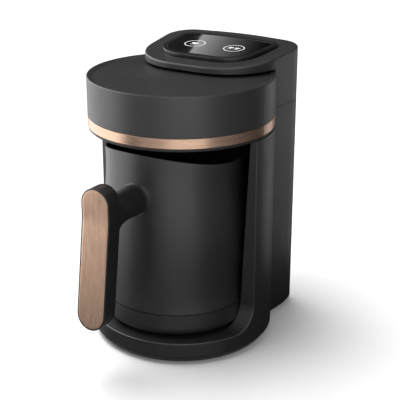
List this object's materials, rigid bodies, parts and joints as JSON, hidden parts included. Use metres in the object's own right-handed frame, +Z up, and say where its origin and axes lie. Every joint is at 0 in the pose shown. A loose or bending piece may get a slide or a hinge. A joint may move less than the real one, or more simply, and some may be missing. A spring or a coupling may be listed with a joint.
{
  "type": "electric turkish coffee maker",
  "caption": "Compact electric Turkish coffee maker: round head over a lift-out jug with a paddle handle, rear column with a tilted touch panel and a copper-coloured band.",
  "frame": {"origin": "on the floor, midway between the face of the grip and the back of the column", "axes": "+X to the right seen from the front, +Y to the back, +Z up"},
  "size_m": [0.15, 0.2284, 0.2345],
  "materials": {
    "shell_black": "fine matt moulded black",
    "under_black": "matt moulded black",
    "foot_rubber": "matt rubber",
    "screw_steel": "zinc plated",
    "display_trim": "satin black",
    "touch_glass": "glossy black back-printed glass",
    "light_guide": "translucent white",
    "circuit_board": "solder mask",
    "component_black": "moulded component cases",
    "copper_band": "brushed, anodised copper colour",
    "copper_inlay": "brushed, anodised copper colour",
    "sensor_lens": "smoked clear",
    "plate_aluminium": "turned",
    "seal_silicone": "matt silicone",
    "element_steel": "plain steel",
    "sleeve_plastic": "heat-resistant nylon",
    "jug_coating": "fine matt black coating",
    "collar_steel": "satin steel",
    "handle_black": "matt moulded black"
  },
  "bodies": {
    "machine": {"body_frame": "shell_black", "base_plate": "under_black", "rubber_feet": "foot_rubber", "foot_screws": "screw_steel", "rear_shell": "shell_black", "cord_gland": "foot_rubber", "top_cap": "shell_black", "display_frame": "display_trim", "display_glass": "touch_glass", "touch_rings": "light_guide", "touch_board": "circuit_board", "buzzer": "component_black", "head_shell": "shell_black", "head_band": "copper_band", "head_floor": "under_black", "head_screws": "screw_steel", "foam_window": "sensor_lens", "foam_board": "circuit_board", "heating_plate": "plate_aluminium", "plate_seal": "seal_silicone", "heating_element": "element_steel", "plate_strap": "element_steel", "strap_bolts": "screw_steel", "thermal_fuse": "component_black", "sensor_sleeve": "sleeve_plastic", "sensor_spring": "screw_steel", "power_board": "circuit_board", "board_screws": "screw_steel", "relay": "component_black", "transformer": "component_black", "capacitors": "component_black", "terminal_block": "sleeve_plastic"},
    "jug": {"jug_wall": "jug_coating", "jug_base_ring": "jug_coating", "jug_base_disc": "element_steel", "handle_collar": "collar_steel", "handle_stud": "element_steel", "handle_core": "handle_black", "handle_plate": "copper_inlay", "handle_bolt": "screw_steel"},
    "plunger": {"sensor_plunger": "plate_aluminium"}
  },
  "joints": [
    {"name": "jug_draw", "type": "slide", "parent": "machine", "child": "jug", "axis": [0, -1, 0], "range_m": [0, 0.16]},
    {"name": "plunger_press", "type": "slide", "parent": "machine", "child": "plunger", "axis": [0, 0, 1], "range_m": [-0.002, 0], "stiffness_N_per_m": 150, "springref_m": 0.004, "deforming": ["sensor_spring"]}
  ]
}
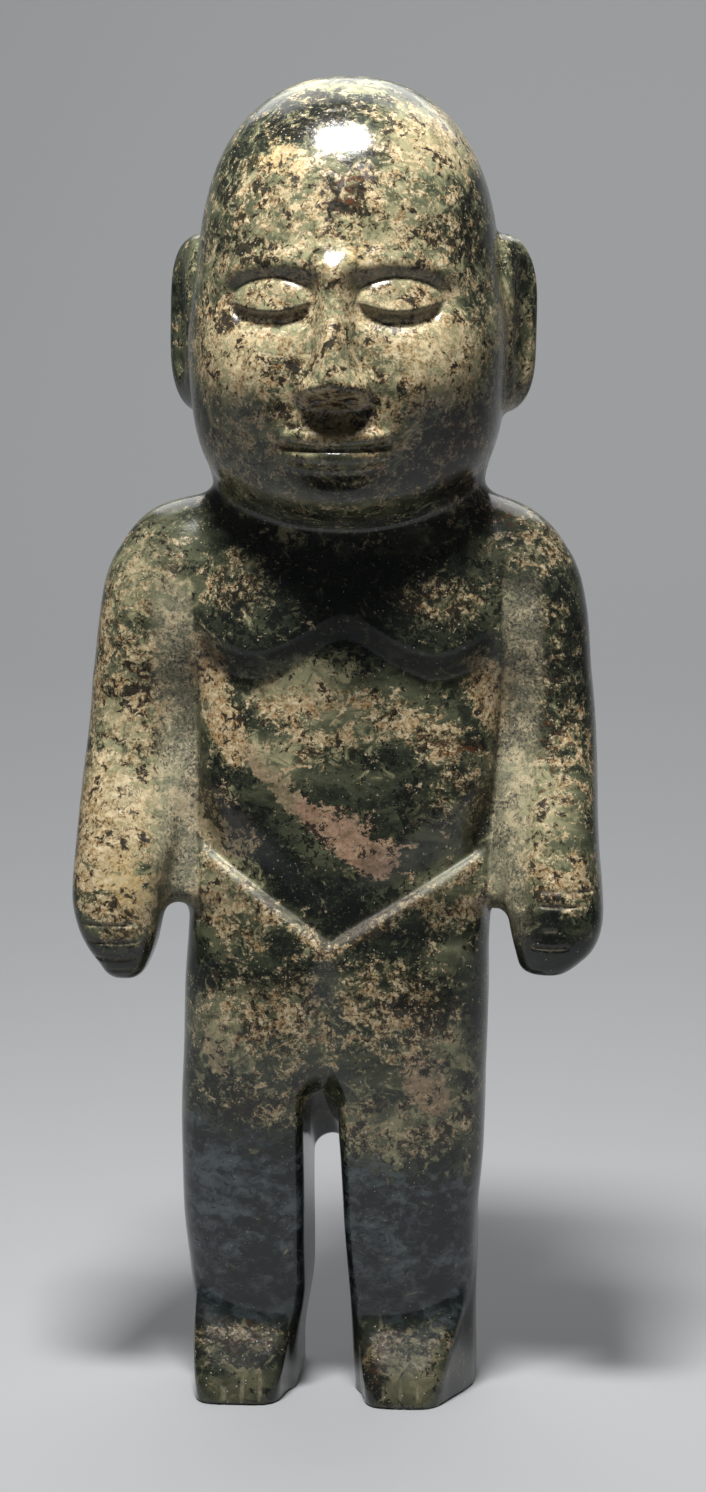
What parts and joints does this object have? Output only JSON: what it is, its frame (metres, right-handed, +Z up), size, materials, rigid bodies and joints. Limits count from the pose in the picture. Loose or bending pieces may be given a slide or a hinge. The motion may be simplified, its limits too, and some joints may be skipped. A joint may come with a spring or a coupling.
{
  "type": "serpentine standing figure",
  "caption": "Standing human figure carved from one polished piece of mottled green stone, arms at its sides, resting on its own flat feet.",
  "frame": {"origin": "centre of the figure's bounding box, at floor level under the soles", "axes": "+Z up the standing figure, -Y the way it faces, +X towards its left arm (the viewer's right)"},
  "size_m": [0.1206, 0.0838, 0.3],
  "materials": {
    "serpentine": "polished, mottled dark green with tan and ochre flecks"
  },
  "bodies": {
    "root": {"standing_figure": "serpentine"}
  },
  "joints": []
}
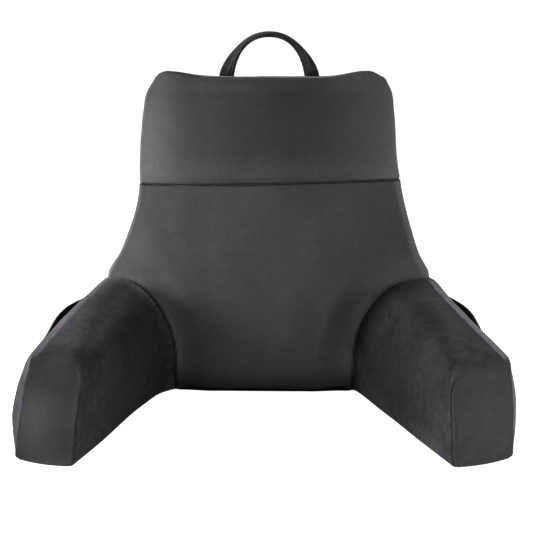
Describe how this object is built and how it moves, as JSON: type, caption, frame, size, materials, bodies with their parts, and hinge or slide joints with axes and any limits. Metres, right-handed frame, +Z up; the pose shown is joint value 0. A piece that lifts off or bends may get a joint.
********
● What is expected:
Return every entry verbatim.

● Response for this exercise:
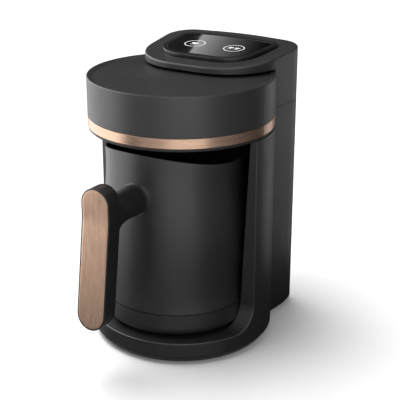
List this object's materials, rigid bodies, parts and joints as JSON, hidden parts included. Use metres in the object's own right-handed frame, +Z up, and say where its origin and axes lie. Every joint is at 0 in the pose shown. A loose or bending piece may get a slide or a hinge. A joint may move less than the real one, or more simply, and some may be missing. A spring or a coupling may be listed with a joint.
{
  "type": "electric turkish coffee maker",
  "caption": "Compact electric Turkish coffee maker: round head over a lift-out jug with a paddle handle, rear column with a tilted touch panel and a copper-coloured band.",
  "frame": {"origin": "on the floor, midway between the face of the grip and the back of the column", "axes": "+X to the right seen from the front, +Y to the back, +Z up"},
  "size_m": [0.15, 0.2284, 0.2345],
  "materials": {
    "shell_black": "fine matt moulded black",
    "under_black": "matt moulded black",
    "foot_rubber": "matt rubber",
    "screw_steel": "zinc plated",
    "display_trim": "satin black",
    "touch_glass": "glossy black back-printed glass",
    "light_guide": "translucent white",
    "circuit_board": "solder mask",
    "component_black": "moulded component cases",
    "copper_band": "brushed, anodised copper colour",
    "copper_inlay": "brushed, anodised copper colour",
    "sensor_lens": "smoked clear",
    "plate_aluminium": "turned",
    "seal_silicone": "matt silicone",
    "element_steel": "plain steel",
    "sleeve_plastic": "heat-resistant nylon",
    "jug_coating": "fine matt black coating",
    "collar_steel": "satin steel",
    "handle_black": "matt moulded black"
  },
  "bodies": {
    "machine": {"body_frame": "shell_black", "base_plate": "under_black", "rubber_feet": "foot_rubber", "foot_screws": "screw_steel", "rear_shell": "shell_black", "cord_gland": "foot_rubber", "top_cap": "shell_black", "display_frame": "display_trim", "display_glass": "touch_glass", "touch_rings": "light_guide", "touch_board": "circuit_board", "buzzer": "component_black", "head_shell": "shell_black", "head_band": "copper_band", "head_floor": "under_black", "head_screws": "screw_steel", "foam_window": "sensor_lens", "foam_board": "circuit_board", "heating_plate": "plate_aluminium", "plate_seal": "seal_silicone", "heating_element": "element_steel", "plate_strap": "element_steel", "strap_bolts": "screw_steel", "thermal_fuse": "component_black", "sensor_sleeve": "sleeve_plastic", "sensor_spring": "screw_steel", "power_board": "circuit_board", "board_screws": "screw_steel", "relay": "component_black", "transformer": "component_black", "capacitors": "component_black", "terminal_block": "sleeve_plastic"},
    "jug": {"jug_wall": "jug_coating", "jug_base_ring": "jug_coating", "jug_base_disc": "element_steel", "handle_collar": "collar_steel", "handle_stud": "element_steel", "handle_core": "handle_black", "handle_plate": "copper_inlay", "handle_bolt": "screw_steel"},
    "plunger": {"sensor_plunger": "plate_aluminium"}
  },
  "joints": [
    {"name": "jug_draw", "type": "slide", "parent": "machine", "child": "jug", "axis": [0, -1, 0], "range_m": [0, 0.16]},
    {"name": "plunger_press", "type": "slide", "parent": "machine", "child": "plunger", "axis": [0, 0, 1], "range_m": [-0.002, 0], "stiffness_N_per_m": 150, "springref_m": 0.004, "deforming": ["sensor_spring"]}
  ]
}
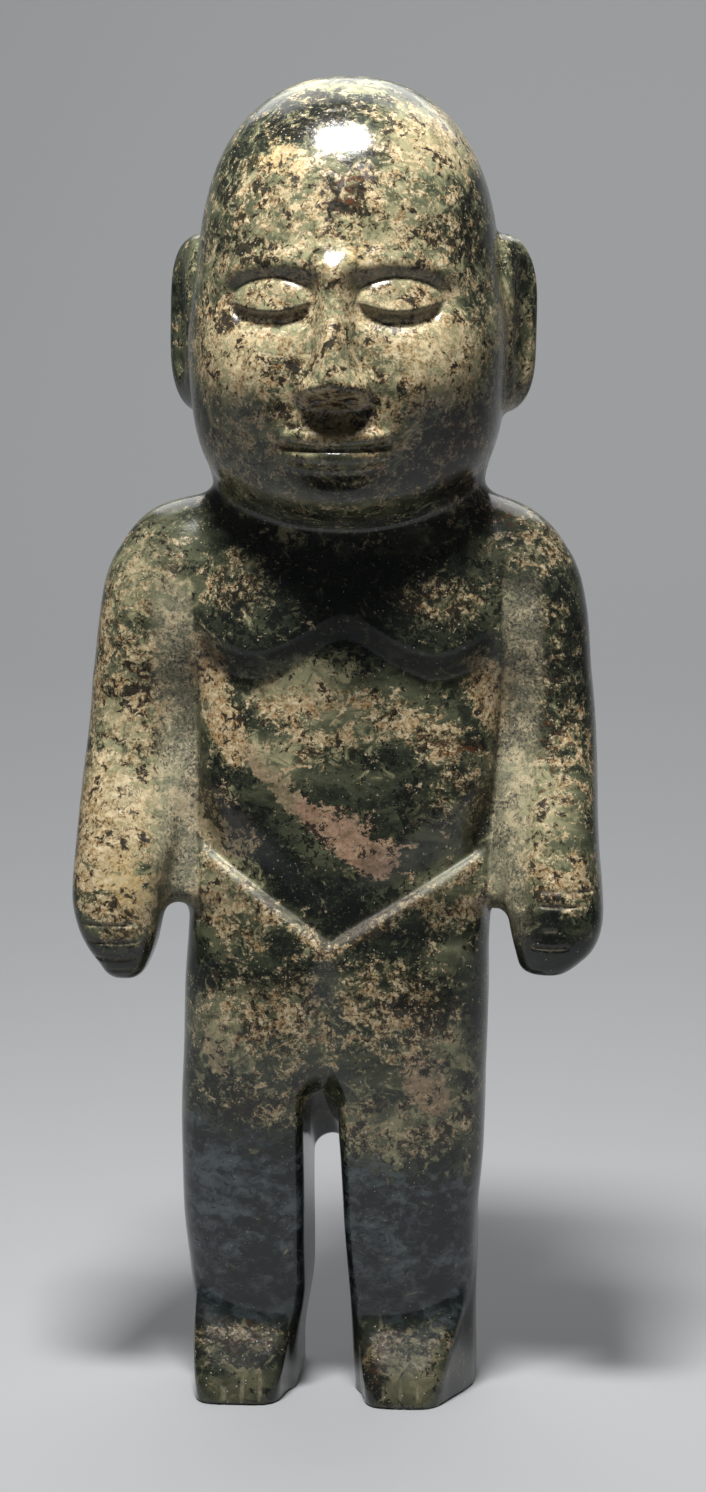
What parts and joints does this object have? Output only JSON: what it is, its frame (metres, right-handed, +Z up), size, materials, rigid bodies and joints. Limits count from the pose in the picture. Loose or bending pieces may be given a slide or a hinge. The motion may be simplified, its limits too, and some joints may be skipped. A joint may come with a spring or a coupling.
{
  "type": "serpentine standing figure",
  "caption": "Standing human figure carved from one polished piece of mottled green stone, arms at its sides, resting on its own flat feet.",
  "frame": {"origin": "centre of the figure's bounding box, at floor level under the soles", "axes": "+Z up the standing figure, -Y the way it faces, +X towards its left arm (the viewer's right)"},
  "size_m": [0.1206, 0.0838, 0.3],
  "materials": {
    "serpentine": "polished, mottled dark green with tan and ochre flecks"
  },
  "bodies": {
    "root": {"standing_figure": "serpentine"}
  },
  "joints": []
}
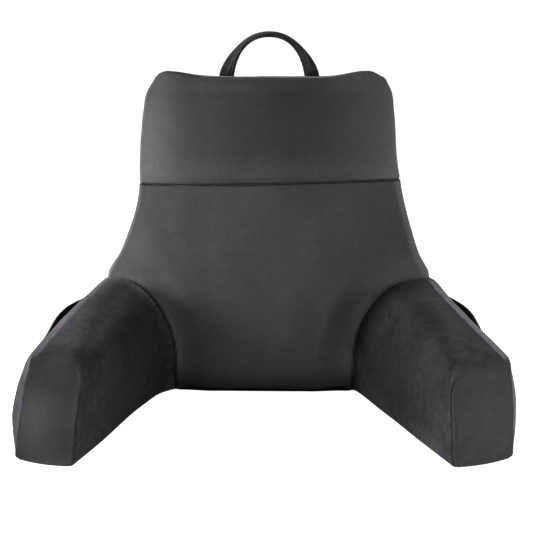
Describe how this object is built and how it moves, as JSON: type, caption, frame, size, materials, bodies with their parts, and hinge or slide joints with axes and any limits. Metres, right-handed frame, +Z up; the pose shown is joint value 0. A piece that lifts off or bends may get a joint.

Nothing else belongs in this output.